At this time of year, I believe most people I know are focused on the coming year rather than reviewing the year past. I think one of the reasons behind that phenomenon is based on a Dennis Prager lecture I recall about happiness. Mr. Prager, a very popular speaker, said that one of the pillars of being happy is having something to look forward to. In fact, he said that looking forward to a vacation or a family celebration may create more happiness than the vacation or event itself.

I started to think about the idea of looking forward to something when last Shabbat, my wife Judy, shared an article that she was reading about the building plans for the city of Jerusalem during the coming decade.

While her thoughts turned to the coming congestion and impact on the environment that these projects will have upon us, I, in contrast, found myself enthusiastic about all of the future changes to the Jerusalem landscape. The article stated that these infrastructure projects and building endeavors were needed to accommodate a projected population of 1.5 million people in Jerusalem by 2030!

My enthusiasm most likely comes from my love of watching building projects in process; whether it’s a new road being built or a porch being added to the back of a neighbor’s home.  I simply love monitoring the daily progress of these activities. I have a precious memory from my childhood when the City of Chicago installed new drainage pipes on the main street in front of our South Side home. These pipes were buried about 10 feet under the asphalt and were large enough for me to stand up in. When the workers finished their daily tasks, it was very easy for my friends and me to descend to one of the project entrances and explore hundreds of feet of newly created tunnels that would someday catch the rainwater above. We turned those tunnels into imagined escape routes from the Nazi prison camps, which filled our summer with seemingly endless hours of dramatic play. Naturally, I was quite sad when the workers closed the pipe entrances, but I loved monitoring the project’s progress.

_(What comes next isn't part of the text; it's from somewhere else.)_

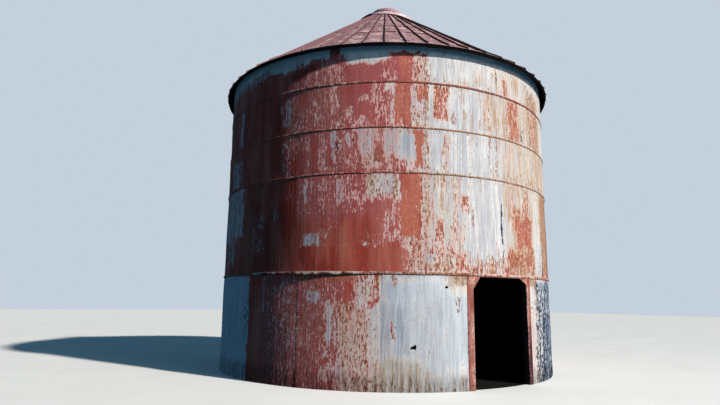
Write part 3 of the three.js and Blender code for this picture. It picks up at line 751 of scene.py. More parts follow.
SECOND_STROKES = (
    ("solid", -112, -31, 2.18, 4.15), ("blue", -112, -85.6, 2.95, 4.13, 0.75),
    ("blue", -101, -91.4, 2.4, 2.98, 0.6), ("streaks", -79.8, -73.8, 2.58, 3.42, 0.85),
    ("chips", -76.9, -74.5, 3.62, 4.06, 0.4), ("chips", -70.4, -68.5, 3.26, 3.5, 0.8),
    ("chips", -66.2, -62.8, 3.6, 4.06, 0.6), ("shade", -84, -61.7, 2.2, 4.12, 0.35, 0.25),
    ("shade", -67, -57, 2.2, 3.5, 0.12), ("faded", -61.7, -46, 2.7, 4.13, 0.45, 0.25),
    ("flecked", -61.7, -41, 3.3, 4.13), ("flecked", -56, -48, 2.95, 3.4, 0.6),
    ("mauve", -61.7, -41, 3.2, 4.13, 0.9), ("white", -59.4, -58.2, 3.56, 4.08, 0.5),
    ("chips", -57, -55.8, 3.8, 4.03, 0.7), ("chips", -54.8, -52.6, 3.78, 4.06, 0.6),
    ("blue", -49.8, -47.6, 3.56, 4.1, 0.6), ("mauve", -50, -45, 3.5, 4.1),
    ("streaks", -47, -45.3, 3.5, 4.08, 0.7), ("chips", -44.9, -42.5, 3.6, 3.78),
    ("thin", -42, -36.8, 3.66, 4.13, 0.6), ("speckle", -41, -31.3, 3.62, 4.13),
    ("blue", -38.5, -34, 3.76, 4.08, 0.3), ("white", -41.9, -31.2, 3.55, 3.64, 0.5),
    ("mauve", -41.9, -31.2, 3.3, 3.66), ("thin", -38, -31.4, 2.74, 3.56, 0.7),
    ("red", -38, -36.5, 3.0, 3.56, 0.6), ("mauve", -38, -31.4, 2.74, 3.56, 0.7),
    ("white", -36.1, -34.6, 2.76, 3.3, 0.25), ("white", -34, -33.2, 2.76, 3.5, 0.3),
    ("rust", -43, -39, 2.7, 3.25, 0.32), ("faded", -44, -38, 2.66, 3.5, 0.4),
    ("chips", -42, -37.6, 2.69, 2.98, 0.5), ("blue", -59.4, -53.6, 2.68, 2.95, 0.9),
    ("chips", -53.8, -51.3, 2.7, 3.02, 0.6), ("solid", -66, -30, 2.2, 2.67, 1, 0.2),
    ("faded", -40, -30, 2.2, 2.67, 0.9), ("chips", -50.4, -44.3, 2.66, 2.74, 0.3),
    ("chips", -43, -31.5, 2.66, 2.78, 0.6), ("orange", -31.3, -26.1, 2.7, 4.15, 1, 0.25),
    ("speckle", -31.3, -23, 2.62, 2.86, 0.9), ("speckle", -26.1, -23, 2.66, 4.15),
    ("white", -23, 40, 2.3, 4.15), ("cream", -26, -16, 2.7, 4.15, 0.4),
    ("stained", -26, -14, 2.3, 4.15, 0.5), ("speckle", -20.6, -18.6, 3.78, 4.1, 0.9),
    ("rust", -22.8, -22, 3.8, 4.15, 0.8), ("thin", -21.9, -19.6, 2.76, 3.28),
    ("orange", -21.5, -20, 2.85, 3.2, 0.3), ("rust", -21.9, -19.6, 2.76, 3.1, 0.6),
    ("speckle", -18.5, -13, 2.7, 3.2, 0.8), ("speckle", -16.4, -14.3, 3.1, 4.14, 0.9),
    ("speckle", -14.6, -11.6, 3.4, 3.75, 1.2), ("mauve", -14, -11.8, 3.4, 3.7, 0.4),
    ("rust", -10.9, -10, 3.14, 3.54), ("thin", -31, -16, 2.2, 2.72, 0.9), ("tan", -26, -12, 2.2, 2.6, 0.5),
    ("red", -23.2, -18, 2.48, 2.7, 0.3), ("red", -31, -27, 2.2, 2.6, 0.15),
    ("speckle", -29, -16, 2.2, 2.7, 0.5), ("mauve", -31, -11, 2.2, 2.75, 0.15),
    ("stained", -26, -11, 2.2, 2.7, 0.5), ("blue", -24.6, -21.2, 2.36, 2.56, 0.6),
    ("white", -17.6, -14.8, 2.33, 2.5, 0.5), ("rust", -31, 2, 2.18, 2.5, 0.35),
    ("thin", -16, -12.5, 2.18, 2.52, 0.95), ("red", -15.5, -13, 2.2, 2.5, 0.5),
    ("speckle", -12.5, 2, 2.18, 2.44, 0.8), ("bare", -0.1, 0.7, 2.95, 3.72, 1.2),
    ("bare", -0.1, 0.7, 2.3, 2.95, 1.0), ("rust", -12, 1, 2.2, 2.62, 0.25),
    ("stained", -12, 1, 2.2, 2.6, 0.6), ("cream", 1, 40, 2.18, 4.15, 0.6),
    ("stained", 1, 24, 3.3, 4.15, 0.8), ("speckle", 3.2, 6.2, 3.2, 4.14, 0.75),
    ("tan", 5.2, 9.5, 3.2, 3.66), ("rust", 10.6, 14.6, 3.44, 4.13, 0.7),
    ("tan", 10.6, 14.6, 3.44, 3.9, 0.8), ("tan", 6.4, 16.9, 2.7, 3.5),
    ("stained", 4.6, 17.4, 2.7, 3.7, 1.3), ("red", 7, 15, 2.8, 3.4, 0.6), ("tan", 2, 18.4, 2.2, 2.74),
    ("stained", 2, 19.4, 2.2, 2.74, 1.2), ("red", 8, 17, 2.3, 2.7, 0.3), ("red", 1, 8, 2.2, 2.7, 0.25),
    ("speckle", 2, 20, 2.18, 2.4, 0.6), ("rust", 2, 20, 2.18, 2.7, 0.35), ("white", 17, 23.4, 2.25, 4.13),
    ("cream", 17, 23.4, 2.25, 4.13, 0.5), ("stained", 22.6, 44, 2.2, 4.14, 1.3),
    ("rust", 24, 44, 2.2, 4.14, 0.9), ("shade", 32, 44, 2.2, 4.14, 0.3),
    ("bare", 18.6, 25.6, 2.24, 2.9, 0.75), ("blue", 18, 24, 2.3, 3.0, 0.4),
)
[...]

In addition, what particularly excited me about the article was that we had just completed one of the shortest Haftorahs that we read during the year a few hours earlier. The Haftorah was from Isaiah, and the two verses that resonated with me were 54:2,3, which reads:

“הַרְחִ֣יבִי מְק֣וֹם אׇהֳלֵ֗ךְ וִֽירִיע֧וֹת מִשְׁכְּנוֹתַ֛יִךְ יַטּ֖וּ אַל־תַּחְשֹׂ֑כִי הַאֲרִ֙יכִי֙ מֵיתָרַ֔יִךְ וִיתֵדֹתַ֖יִךְ חַזֵּֽקִי”

Enlarge the site of your tent, extend the size of your dwelling, do not stint! lengthen the ropes and drive the pegs firm.

“כִּֽי־יָמִ֥ין וּשְׂמֹ֖אול תִּפְרֹ֑צִי וְזַרְעֵךְ֙ גּוֹיִ֣ם יִירָ֔שׁ וְעָרִ֥ים נְשַׁמּ֖וֹת יוֹשִֽׁיבוּ”

For you shall spread out to the right and the left; your offspring shall dispossess nations and shall people the desolate towns.

Isaiah, who lived nearly 3000 years ago, is known as a prophet who provides us with a vision of comfort. I believe these two verses predict the grand expansion of Jerusalem that we have witnessed and will experience in the coming decade. When I arrived in Israel in 1979, 300,000 people lived in Jerusalem; today, the population is nearly a million. Jerusalem needs to expand to absorb the population growth that Isaiah predicted.

I feel very privileged that PSA started in Jerusalem and continues to be part of this miraculous growth. While we all have experienced a very challenging year because of Corona, we look forward to a better year, where Corona is behind us and Israel in general, and Jerusalem, in particular, will flourish. I look forward to a city of cleaner air, fewer traffic jams, and peaceful times that will allow many people from all over the world to join us in this extraordinary place.

Looking forward to these things makes me happy and hopeful, and I wish both happiness and hope to all of our clients, colleagues, and friends in the coming year.